| AIM |
Nothing but the lines from the one containing "for node in" down to the one containing "obj.data.transform(world)", both included, should be echoed, and each exactly as it stands.

---------- DATASET RECORDS ----------

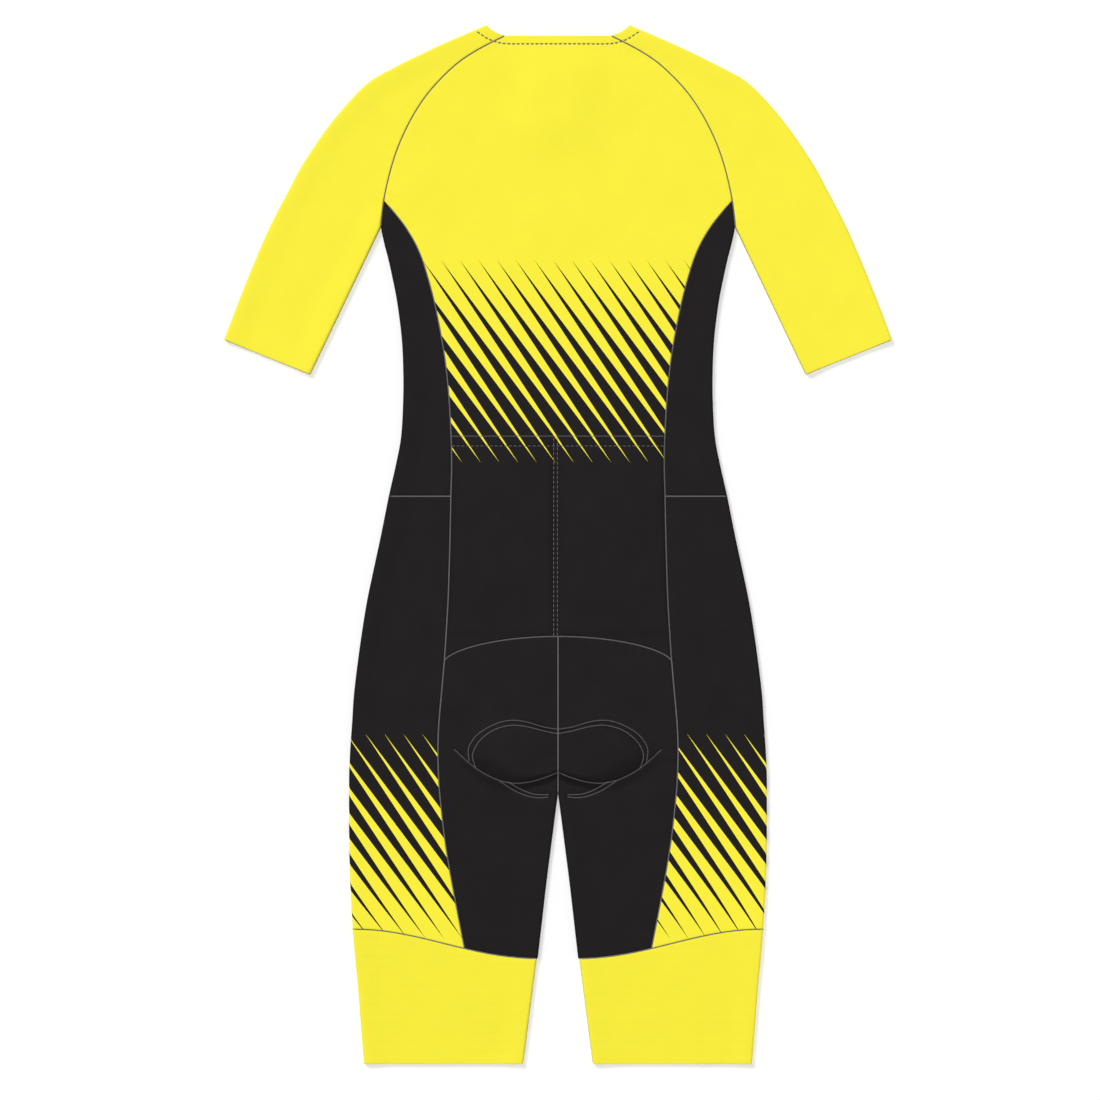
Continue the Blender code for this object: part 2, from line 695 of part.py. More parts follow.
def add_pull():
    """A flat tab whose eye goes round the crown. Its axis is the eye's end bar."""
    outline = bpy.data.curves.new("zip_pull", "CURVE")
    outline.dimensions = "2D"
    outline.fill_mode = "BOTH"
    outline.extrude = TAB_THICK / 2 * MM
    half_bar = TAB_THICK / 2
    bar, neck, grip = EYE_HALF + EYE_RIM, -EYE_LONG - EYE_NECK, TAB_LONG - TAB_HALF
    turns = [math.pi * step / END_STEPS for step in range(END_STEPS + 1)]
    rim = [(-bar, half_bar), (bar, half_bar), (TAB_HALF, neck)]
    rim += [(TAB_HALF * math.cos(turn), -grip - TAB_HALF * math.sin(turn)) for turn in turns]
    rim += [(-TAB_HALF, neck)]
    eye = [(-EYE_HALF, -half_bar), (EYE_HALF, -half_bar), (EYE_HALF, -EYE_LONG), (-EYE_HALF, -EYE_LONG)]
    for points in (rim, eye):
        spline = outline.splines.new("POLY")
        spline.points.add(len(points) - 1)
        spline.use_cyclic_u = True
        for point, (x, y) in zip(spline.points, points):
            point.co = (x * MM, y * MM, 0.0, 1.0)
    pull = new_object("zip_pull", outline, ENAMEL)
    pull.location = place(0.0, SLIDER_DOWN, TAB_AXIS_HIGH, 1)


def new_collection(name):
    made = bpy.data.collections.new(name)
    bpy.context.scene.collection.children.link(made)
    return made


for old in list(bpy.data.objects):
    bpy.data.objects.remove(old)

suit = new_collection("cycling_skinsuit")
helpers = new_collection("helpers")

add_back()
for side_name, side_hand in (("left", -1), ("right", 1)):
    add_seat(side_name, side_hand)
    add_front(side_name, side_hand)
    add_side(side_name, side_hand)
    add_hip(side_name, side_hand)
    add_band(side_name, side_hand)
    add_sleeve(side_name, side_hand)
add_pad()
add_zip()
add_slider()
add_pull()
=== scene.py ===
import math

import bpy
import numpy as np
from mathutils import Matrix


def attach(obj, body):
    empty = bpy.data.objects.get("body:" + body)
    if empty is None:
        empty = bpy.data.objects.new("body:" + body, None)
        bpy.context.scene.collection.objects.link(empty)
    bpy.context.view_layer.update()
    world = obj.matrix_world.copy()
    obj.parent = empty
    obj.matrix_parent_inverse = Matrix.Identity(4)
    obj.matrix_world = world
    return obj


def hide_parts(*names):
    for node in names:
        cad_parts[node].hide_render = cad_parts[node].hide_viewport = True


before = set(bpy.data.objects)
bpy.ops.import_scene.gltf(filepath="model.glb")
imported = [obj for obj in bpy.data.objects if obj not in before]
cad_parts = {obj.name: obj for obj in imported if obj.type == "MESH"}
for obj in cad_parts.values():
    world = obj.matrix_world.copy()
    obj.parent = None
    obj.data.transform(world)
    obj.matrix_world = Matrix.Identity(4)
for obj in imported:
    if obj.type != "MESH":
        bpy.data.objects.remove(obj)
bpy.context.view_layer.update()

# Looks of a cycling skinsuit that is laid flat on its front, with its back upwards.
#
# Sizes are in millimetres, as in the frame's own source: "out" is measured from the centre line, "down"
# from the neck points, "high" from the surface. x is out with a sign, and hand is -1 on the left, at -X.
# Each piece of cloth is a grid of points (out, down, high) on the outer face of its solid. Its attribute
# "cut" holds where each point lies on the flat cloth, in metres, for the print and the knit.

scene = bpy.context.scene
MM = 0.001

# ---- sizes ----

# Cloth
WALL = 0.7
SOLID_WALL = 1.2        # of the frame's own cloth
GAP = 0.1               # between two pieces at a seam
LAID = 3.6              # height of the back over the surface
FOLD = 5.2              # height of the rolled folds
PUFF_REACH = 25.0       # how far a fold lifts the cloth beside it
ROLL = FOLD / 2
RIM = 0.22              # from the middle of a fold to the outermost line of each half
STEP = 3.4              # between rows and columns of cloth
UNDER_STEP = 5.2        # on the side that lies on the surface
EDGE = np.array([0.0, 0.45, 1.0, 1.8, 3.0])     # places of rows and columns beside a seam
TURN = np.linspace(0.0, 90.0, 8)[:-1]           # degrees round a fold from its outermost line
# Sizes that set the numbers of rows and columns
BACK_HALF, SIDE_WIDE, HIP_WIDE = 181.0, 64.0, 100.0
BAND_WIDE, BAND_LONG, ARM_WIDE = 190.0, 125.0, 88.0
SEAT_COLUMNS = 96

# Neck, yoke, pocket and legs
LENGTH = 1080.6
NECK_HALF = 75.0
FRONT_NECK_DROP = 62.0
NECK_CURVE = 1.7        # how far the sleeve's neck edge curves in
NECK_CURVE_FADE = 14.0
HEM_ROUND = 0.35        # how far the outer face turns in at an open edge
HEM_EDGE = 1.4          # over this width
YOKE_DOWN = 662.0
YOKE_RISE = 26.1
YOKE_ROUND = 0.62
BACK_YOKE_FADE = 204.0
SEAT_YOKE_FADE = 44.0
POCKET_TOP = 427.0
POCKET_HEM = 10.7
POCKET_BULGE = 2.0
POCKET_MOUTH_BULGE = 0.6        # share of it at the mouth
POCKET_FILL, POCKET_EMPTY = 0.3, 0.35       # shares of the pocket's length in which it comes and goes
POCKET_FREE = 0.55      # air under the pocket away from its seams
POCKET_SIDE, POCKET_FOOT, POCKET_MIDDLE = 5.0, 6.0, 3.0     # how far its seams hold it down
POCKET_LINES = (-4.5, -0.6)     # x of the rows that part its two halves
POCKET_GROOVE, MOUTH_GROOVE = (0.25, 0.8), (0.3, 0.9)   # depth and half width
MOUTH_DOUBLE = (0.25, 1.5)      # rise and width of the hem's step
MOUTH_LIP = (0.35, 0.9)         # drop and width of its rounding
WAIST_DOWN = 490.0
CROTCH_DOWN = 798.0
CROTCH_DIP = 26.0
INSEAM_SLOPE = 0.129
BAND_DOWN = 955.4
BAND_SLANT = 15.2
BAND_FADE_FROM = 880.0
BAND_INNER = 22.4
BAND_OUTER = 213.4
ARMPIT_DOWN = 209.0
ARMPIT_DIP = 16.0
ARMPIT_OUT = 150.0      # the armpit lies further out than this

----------
---------- DATASET RECORDS ----------

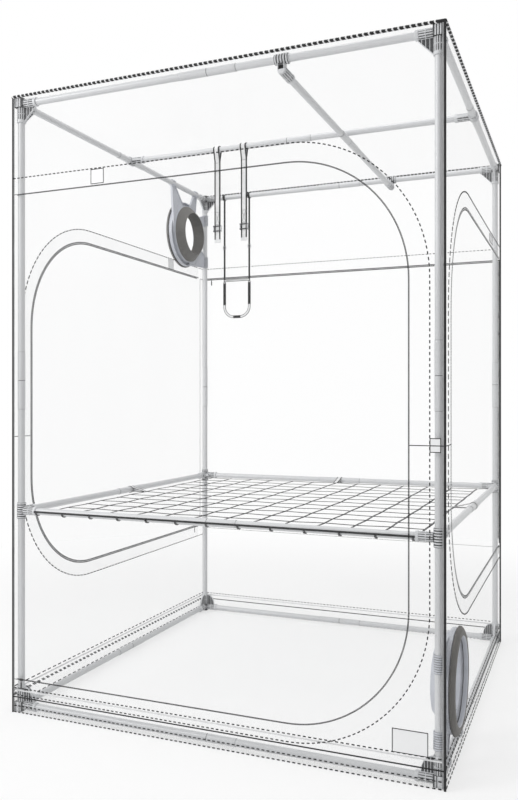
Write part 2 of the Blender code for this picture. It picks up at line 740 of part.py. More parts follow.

----------

| PROBLEM SOLUTION |
    for node in names:
        cad_parts[node].hide_render = cad_parts[node].hide_viewport = True


before = set(bpy.data.objects)
bpy.ops.import_scene.gltf(filepath="model.glb")
imported = [obj for obj in bpy.data.objects if obj not in before]
cad_parts = {obj.name: obj for obj in imported if obj.type == "MESH"}
for obj in cad_parts.values():
    world = obj.matrix_world.copy()
    obj.parent = None
    obj.data.transform(world)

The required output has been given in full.